Querida Conchita Montes
La actriz, traductora, empresaria y directora de escena tenía, según Haro Tecglen, “la cabeza más lúcida entre las mujeres del teatro y el cine de la posguerra"
La presentaban como una mujer brillante pero a la sombra de Edgar Neville. A menudo la llamaban también “musa excéntrica”, cosa que solía hacerse cuando una mente no encajaba en los patrones habituales. Hay libros estupendos sobre Neville pero, que yo sepa, ninguno tan completo en torno a Conchita Montes como Una mujer ante el espejo, de Santiago Aguilar y Felipe Cabrerizo, publicado en Bala Perdida, que me recomendó vivamente José María Pou la semana pasada. “Te va a encantar”, me dijo. María de la Concepción Carro, en arte Conchita Montes, fue licenciada en derecho en Madrid y estudiante de Hispánicas en el exclusivo Vassar College de Nueva York en los años treinta. Según Haro Tecglen, tenía “la cabeza más lúcida entre las mujeres del teatro y el cine de la posguerra”: actriz, traductora, empresaria y directora de escena. Ah, y durante tres décadas popularizó en La Codorniz el Damero maldito, juego de acrósticos dobles que había descubierto en Saturday Review.
Lo que más me gusta del libro es que, a diferencia de otros acercamientos, aborda minuciosamente su trayectoria escénica. Compruebo las muchas obras que levantó con su compañía en el Teatro de la Comedia. No sabía que había hecho Ninotchka (1951). Olé el trío de los delegados soviéticos: José Luis Ozores, Pepe Franco y Manolo Gómez Bur. O que a lo largo de su carrera protagonizó 65 funciones.

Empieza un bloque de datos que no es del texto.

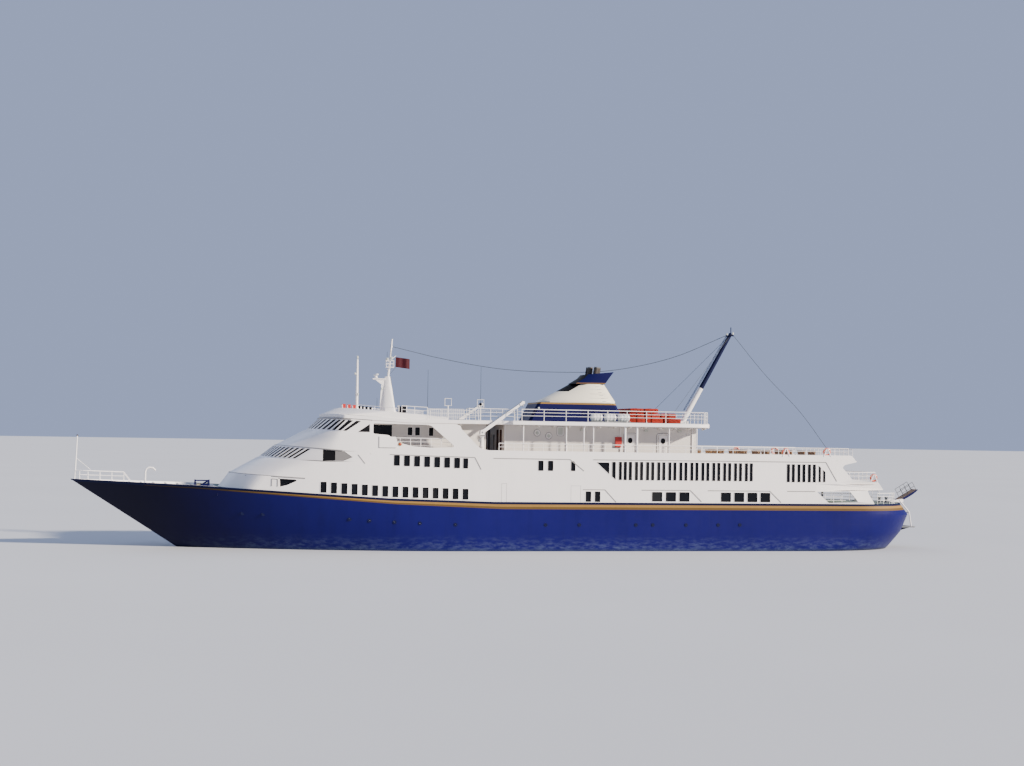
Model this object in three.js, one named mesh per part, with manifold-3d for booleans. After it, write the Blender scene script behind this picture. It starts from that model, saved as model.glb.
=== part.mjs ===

Mi historia favorita es la de El baile (1952), de Neville. Exitazo descomunal con el trío Conchita Montes, Rafael Alonso y Pedro Porcel: más de 2.000 representaciones en España y Sudamérica. En junio de 1953 la estrenan en París, en el Théâtre Gramont, pero lo más insólito llega en el verano de 1956 y en Londres: no creo que haya otro ejemplo de un texto castellano hecho en esa época en el West End… con su protagonista española y hablando en inglés. El baile, bajo el título de To My Love, se estrenó en el Fortune Theatre. Montes estaba acompañada por Dennis Price (el protagonista de la comedia de la Ealing Ocho sentencias de muerte) y Hugh Latimer, dirigida por Maurice Colbourne. Noventa y nueve funciones a lo largo de tres meses. Según Edgar Neville, el texto fue vapuleado por la crítica, pero la estancia londinense se prolongó cuatro meses más con gira por provincias. Tampoco sabía que la despedida teatral de la actriz, treinta años más tarde, no fue una alta comedia sino un sainete áspero, La estanquera de Vallecas (1985), de Alonso de Santos. De la despedida cinematográfica me habla Gerardo Vera, que la dirigió en Una mujer bajo la lluvia (1992), según la versión teatral de La vida en un hilo. “No fue fácil convencerla, pero la recuerdo riendo a carcajadas con Mari Carrillo, su hermana en la película. Y lo mucho que insistió en decir una frase en homenaje a Edgar Neville, que la repetía mucho: ‘Uvas con queso saben a beso”. Conchita Montes murió al año siguiente, recién cumplidos los ochenta.